Odinga is the son of Jaramogi Oginga Odinga, another prominent independence-era political figure and vice president in the First Republic formed in 1964 by Jomo Kenyatta. He often projects an air of entitlement to the presidency of Kenya. President Kenyatta and Vice President Odinga split in 1966 after disagreements over Kenya’s relationship with the U.S. At the time, Odinga was considered to the left of Kenyatta, favoring a closer alliance with the socialist republics of the USSR and the People’s Republic of China.

In 2007, a contested election sparked violent reprisals, leaving over 1,000 people dead and hundreds of thousands dislocated. Mediation efforts by the African Union and other state entities on the continent brought about a unity government in 2008, with Mwai Kibaki as president and Odinga taking the position of prime minister.

In 2013, Odinga attempted again to win the presidency by claiming he would improve relations with the West. Kenyatta ran a formidable race, coming out on top in defiance of the wishes of the U.S. and Britain. Odinga rejected the election outcome, taking his claims of massive voter fraud to the Kenyan Supreme Court, which instead upheld the popular vote.

Four years ago, Washington and London warned of grave consequences if Kenyans voted for Kenyatta. Both the president and Vice President William Ruto were under investigation by the International Criminal Court in the Netherlands for ostensibly playing a role in the 2007-08 internecine conflict. Deadly clashes pitting supporters of former President Kibaki against Odinga voters appeared to reveal an internationality oppositional character since the candidates were associated with the Kikiyu (Kenyatta) and Luo (Odinga) groups.

The ICC pursuit of both Kenyatta and Ruto was dropped under the weight of the absurdity of the charges brought against these sitting leaders. This desire to detain, prosecute and imprison Kenyatta and Ruto further alienated many African leaders from the ICC. During the 50th anniversary summit of the AU, held in Addis Ababa, Ethiopia, in 2013, discussions began over whether member-states would unilaterally withdraw from the Rome Statute that established the ICC. These plans have not materialized due to the political and economic pressures exerted by the Western imperialist states and their allies in Africa.

One glaring progressive trend that emerged from the Aug. 8 Kenyan general elections was the victory of 22 women members of parliament, along with three female governors, the first in the country’s history.

An Aug. 11 Daily Nation article noted: “A record 22 women had by [Aug. 10] decisively won constituency seats in General Election, an increase from the 2013 number. And in some areas, a woman was being elected to a seat that has been the domain of men. But although the women set for the 12th Parliament are still few, they increased by six from the 16 elected in the last elections.”

The Evening Standard emphasized on Aug. 10: “It is history in the making for Kenya as we are set for our first female governors. Previously, all the 47 governors were male. The three strong women fought tooth and nail to secure their county’s top job. This is also good news for gender equality. Kenya is set to have its first female county bosses.”
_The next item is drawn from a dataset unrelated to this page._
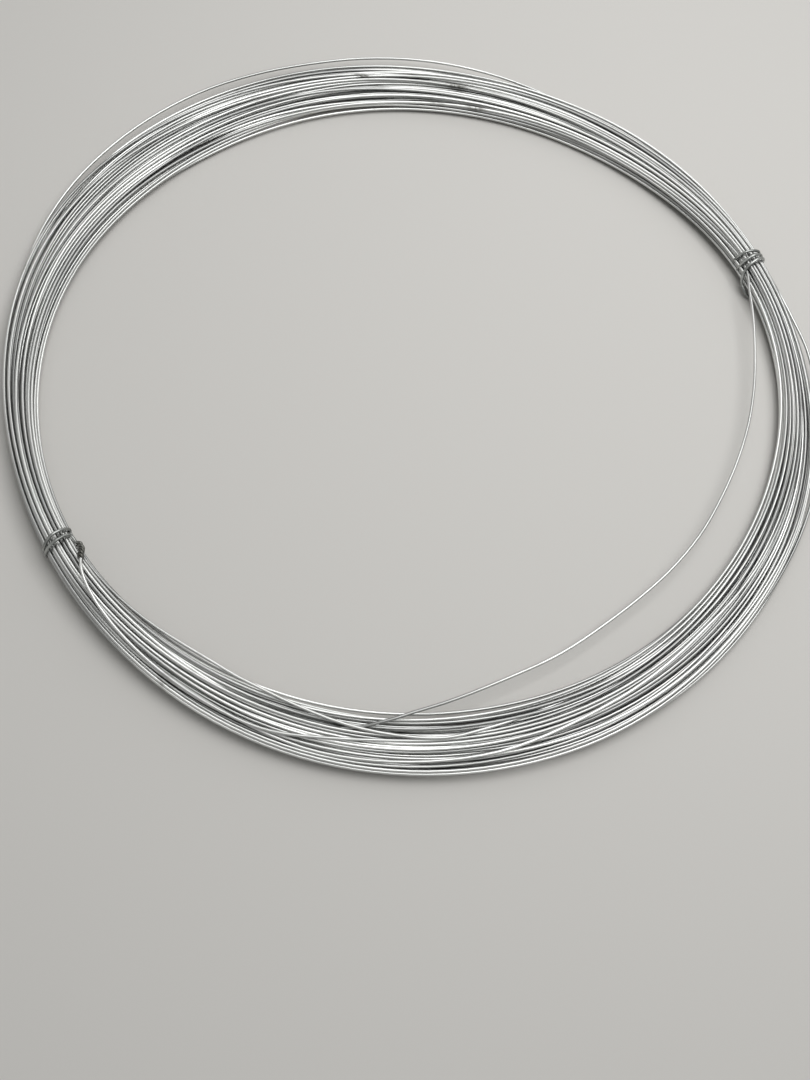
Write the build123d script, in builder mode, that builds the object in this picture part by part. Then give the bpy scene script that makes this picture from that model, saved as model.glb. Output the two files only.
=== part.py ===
# A hand-tied coil of galvanized steel wire, lying flat on the floor.
# Millimetres. +Z is the coil's own axis, pointing up; the origin is the middle
# of the ring at floor level, and azimuth 0 is along +X, counting towards +Y.
import os
from math import cos, hypot, pi, radians, sin

from build123d import *

os.makedirs("parts", exist_ok=True)

# Driving dimensions
coil_radius = 300.0  # outside of the ring, before a run's own stand-off
wire_radius = 1.1  # 2.2 mm wire
crests = 20  # turns that show round the outside of the bundle
groove = 0.9  # depth of the valley between two turns that touch
loose_groove = 2 * wire_radius  # between loose turns the valley is a whole wire deep
sides = 8  # flats round a single wire
bends = 20  # short straights in one wrap of a tie
tied_width = 19.0  # the bundle is round where a tie holds it
fan_for_loose = 16.0  # past this much fanning out, the turns lie in loose layers
loose_share = 0.4  # air that the loose layers add to the bundle
tie_wire_radius = 1.1  # the ties are of the same gauge
tie_slack = 0.4  # air between a wrap and the bundle
tie_pitch = 3.3  # spacing of neighbouring wraps
right_azimuth = 34.5
left_azimuth = 223.0
right_stand = -4.0  # the ring is drawn in at its ties
left_stand = -2.8
tie_clearance = 2 * tie_wire_radius + tie_slack  # a tie lifts the bundle this far
lift_reach = 26.0  # degrees either side of a tie before the turns lie on the floor
floor_gap = 0.35  # air left under the lowest crests

# The bundle between its ties: azimuth, how far it fans out past its tied width, and
# how far its outside stands off the coil radius
upper_run = [
    (right_azimuth, 0.0, right_stand), (37.5, 0.8, -3.8), (44.0, 5.8, -2.6), (52.0, 14.0, 0.4), (61.0, 18.8, 1.8),
    (75.0, 22.0, 0.6), (95.0, 25.2, -2.0), (118.0, 28.5, -1.2), (141.0, 32.0, 3.0), (157.0, 28.0, 4.8),
    (170.0, 20.0, 4.0), (184.0, 11.3, 0.8), (197.0, 5.3, -1.7), (208.0, 1.6, -3.2), (217.0, 0.3, -3.2),
    (left_azimuth, 0.0, left_stand),
]
lower_run = [
    (left_azimuth, 0.0, left_stand), (226.5, 0.8, -2.1), (235.0, 5.5, -1.0), (244.0, 10.5, 0.5), (254.0, 16.0, 2.0),
    (268.0, 20.3, 2.2), (288.0, 22.0, -0.5), (310.0, 22.3, -1.3), (332.0, 18.2, -2.6), (348.0, 17.2, 0.6),
    (360.0, 12.8, 0.8), (369.0, 6.6, -1.2), (378.0, 1.9, -3.0), (387.0, 0.3, -3.8),
    (right_azimuth + 360.0, 0.0, right_stand),
]

# The inner turn that has sprung loose: azimuth, inset from the coil radius, height
loose_inner = [
    (44.0, 12.0, 13.0), (34.0, 19.9, 14.8), (24.0, 34.7, 15.4), (8.0, 50.4, 14.2), (-10.0, 61.4, 12.8),
    (-37.0, 69.2, 11.8), (-58.0, 63.0, 11.8), (-75.0, 47.4, 12.4), (-83.0, 34.0, 12.2), (-92.0, 24.0, 7.6),
]

# The outer turn that stands a little off the ring at the back left
loose_outer = [
    (192.0, 4.5, 7.5), (176.0, -3.3, 8.0), (159.0, -7.7, 8.5), (138.0, -7.5, 8.6), (118.0, -4.0, 8.6),
    (101.0, -3.0, 8.6), (84.0, 4.5, 7.4),
]


def bundle_width(fan):
    return tied_width + fan


def looseness(fan):
    return min(max(fan / fan_for_loose, 0.0), 1.0)


def bundle_height(fan):
    """The turns pile up round at a tie and lie in three or four loose layers between."""
    return min(tied_width, tied_width ** 2 * (1.0 + loose_share * looseness(fan)) / bundle_width(fan))


def lift(azimuth):
    """Height of the underside: a tie's own wraps keep the bundle off the floor."""
    away = min(abs((azimuth - tie + 180) % 360 - 180) for tie in (right_azimuth, left_azimuth))
    near = max(0.0, 1.0 - away / lift_reach)
    return floor_gap + (tie_clearance - floor_gap) * near * near * (3 - 2 * near)


def outline(azimuth, fan, stand):
    """Section of the bundle at one azimuth: a crest for each turn that shows, and valleys."""
    a, b = bundle_width(fan) / 2, bundle_height(fan) / 2
    depth = groove + (loose_groove - groove) * looseness(fan)
    steps = 720
    walk = [(a * cos(2 * pi * k / steps), b * sin(2 * pi * k / steps)) for k in range(steps + 1)]
    run = [0.0]
    for p, q in zip(walk, walk[1:]):
        run.append(run[-1] + hypot(q[0] - p[0], q[1] - p[1]))
    points = []
    for i in range(2 * crests):
        goal = run[-1] * i / (2 * crests)
        k = 0
        while run[k + 1] < goal:
            k += 1
        t = 2 * pi * (k + (goal - run[k]) / (run[k + 1] - run[k])) / steps
        inset = depth if i % 2 else 0.0
        points.append((
            coil_radius + stand - a + (a - inset) * cos(t),
            lift(azimuth) + b + (b - inset) * sin(t),
        ))
    return points


def across(azimuth):
    """Upright plane through the axis: x outwards, y up."""
    c, s = cos(radians(azimuth)), sin(radians(azimuth))
    return Plane(origin=(0, 0, 0), x_dir=(c, s, 0), z_dir=(s, -c, 0))


def at(azimuth, inset, height):
    radius = coil_radius - inset
    return (radius * cos(radians(azimuth)), radius * sin(radians(azimuth)), height)


def wrap_point(azimuth, stand, turn, along, spread=0.0):
    """A point on a tie: turns round the bundle from its outer side, over the top, inwards, under."""
    reach = tied_width / 2 + tie_slack + tie_wire_radius + spread
    r = coil_radius + stand - tied_width / 2 + reach * cos(2 * pi * turn)
    z = tied_width / 2 + tie_clearance + reach * sin(2 * pi * turn)
    c, s = cos(radians(azimuth)), sin(radians(azimuth))
    return (r * c - along * s, r * s + along * c, z)


# The coil: one ring of turns round the axis, with its bore, and the two loose
# turns, which are the same wire
with BuildPart() as wire_coil:
    for stations in (upper_run, lower_run):
        for azimuth, fan, stand in stations:
            with BuildSketch(across(azimuth)):
                with BuildLine():
                    Polyline(*outline(azimuth, fan, stand), close=True)
                make_face()
        loft()
    for strand in (loose_inner, loose_outer):
        with BuildLine() as strand_line:
            Spline(*[at(*point) for point in strand])
        with BuildSketch(Plane(strand_line.line ^ 0)):
            RegularPolygon(wire_radius, sides)
        sweep(path=strand_line.line)

wire_coil.part.label = "wire_coil"
export_step(wire_coil.part, "parts/wire_coil.step")

# Right tie: three wraps, the last one falling slack on the inner side before it tucks under
with BuildPart() as right_tie:
    wraps = []
    for k in range(round(2.8 * bends) + 1):
        turn = -0.1 + k / bends
        slack = min(max((turn - 2.25) / 0.45, 0.0), 1.0)
        along = 4.1 - tie_pitch * turn - 7.0 * slack * slack * (3 - 2 * slack)
        wraps.append(wrap_point(right_azimuth, right_stand, turn, along, 4.0 * sin(pi * slack) ** 2))
    with BuildLine() as right_line:
        Polyline(*wraps)
    with BuildSketch(Plane(right_line.line ^ 0)):
        RegularPolygon(tie_wire_radius, sides)
    sweep(path=right_line.line, transition=Transition.RIGHT)

right_tie.part.label = "right_tie"
export_step(right_tie.part, "parts/right_tie.step")

# Left tie: two wraps and a short end laid beside them on the outer side
with BuildPart() as left_tie:
    with BuildLine() as left_line:
        Polyline(*[
            wrap_point(left_azimuth, left_stand, -0.15 + k / bends, tie_pitch * (k / bends - 0.95))
            for k in range(round(2.2 * bends) + 1)
        ])
    with BuildSketch(Plane(left_line.line ^ 0)):
        RegularPolygon(tie_wire_radius, sides)
    sweep(path=left_line.line, transition=Transition.RIGHT)

left_tie.part.label = "left_tie"
export_step(left_tie.part, "parts/left_tie.step")
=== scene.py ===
"""Dresses a hand-tied coil of galvanized steel wire that lies flat on the floor."""
from math import radians

import bpy
import numpy as np
from mathutils import Matrix, Vector


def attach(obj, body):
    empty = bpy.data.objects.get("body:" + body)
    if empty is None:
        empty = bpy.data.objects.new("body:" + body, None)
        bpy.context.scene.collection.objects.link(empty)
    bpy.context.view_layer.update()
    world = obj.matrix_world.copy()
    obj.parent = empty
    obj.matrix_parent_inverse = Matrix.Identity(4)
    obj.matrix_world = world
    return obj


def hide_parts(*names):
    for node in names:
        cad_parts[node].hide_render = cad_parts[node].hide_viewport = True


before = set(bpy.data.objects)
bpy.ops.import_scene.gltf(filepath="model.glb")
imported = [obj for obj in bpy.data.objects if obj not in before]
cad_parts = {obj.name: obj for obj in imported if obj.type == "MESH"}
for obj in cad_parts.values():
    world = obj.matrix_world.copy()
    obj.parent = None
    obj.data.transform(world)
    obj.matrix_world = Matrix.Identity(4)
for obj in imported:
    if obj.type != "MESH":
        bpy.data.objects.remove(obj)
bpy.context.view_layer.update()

bl_info = {
    "name": "Wire coil",
    "version": (1, 0, 0),
    "blender": (4, 5, 0),
    "location": "3D View > Sidebar > Wire coil",
    "description": "Winds, ties and lights a coil of galvanized wire",
    "category": "Object",
}

# Azimuths count from +X towards +Y, in degrees. Lengths are millimetres until they
# reach Blender. A turn starts at the left tie, runs round the front to the right tie
# and back round the far side.
MM_IN_A_METRE = 1000
RIGHT_TIE = 34.5
LEFT_TIE = 223.0
COIL_RADIUS = 300.0
TIED_WIDTH = 19.0
TIE_INSIDE = 9.3  # radius inside a tie's wraps
STEP = 2.25  # degrees between the points of the wire
PER_TURN = int(360 / STEP)
FRONT_SPAN = 171.0  # degrees from tie to tie round the front, in whole steps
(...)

Rwanda: Ruling party wins in a landslide

President Paul Kagame of the Rwanda Patriotic Front won over 98 percent of the vote in the Aug. 4 national elections. The only party certified to challenge the president, whose party has ruled the Central and East African state since seizing power in 1994 after the genocidal war, was the Democratic Greens led by Frank Habineza, coming in a far distant second.

Before 1994, an estimated 800,000 Tutsis and moderate Hutus were slaughtered over a period of three months as the-then Rwandan military, backed by a militia known as the Interahamwe, sought to eliminate their opponents. The RPF began as an armed movement with close ties to neighboring Uganda in 1987. Kagame served in the Ugandan National Resistance Movement led by current President Yoweri Museveni, who has been in power in Uganda for more than three decades. The Rwandan leader received training in U.S. military colleges and maintained close ties to the Pentagon, serving as an ally in Washington’s foreign policy imperatives in East and Central Africa.

Rwanda is known for having the largest participation of women internationally in its parliamentary structure, some 61 percent. In addition, 50 percent of the Supreme Court justices are women, as well as a significant number of cabinet ministers.

Nonetheless, the legacy of collaboration with the U.S. hampers Rwanda’s ability to exercise genuine sovereignty and an independent foreign policy. However, in recent years the Rwandan capital Kigali’s relationships with nations previously warred against in the Democratic Republic of Congo during Rwanda’s 1998-2003 occupation in partnership with Uganda seem to have improved. In 1998, the Southern African Development Community military commission, headed then by the Republic of Zimbabwe, authorized the deployment of troops from Zimbabwe, Angola and Namibia to defend the government of the late former DRC President Laurent Kabila. The SADC mission halted the Washington-backed attempt, through Rwanda and Uganda, to seize control of the enormous mineral-rich central African state.

Rwanda Patriotic Front rule has stabilized the country to the extent that the United Nations recently announced Rwandan nationals living in other African states should return home. Zimbabwe, central to halting the takeover of the DRC nearly two decades ago, recently requested that Rwandans living in that Southern African nation return to their country.

From Kenya and Rwanda to Angola and South Africa, parties continue to struggle to control state apparatuses amid dominance of regional economies by Western states.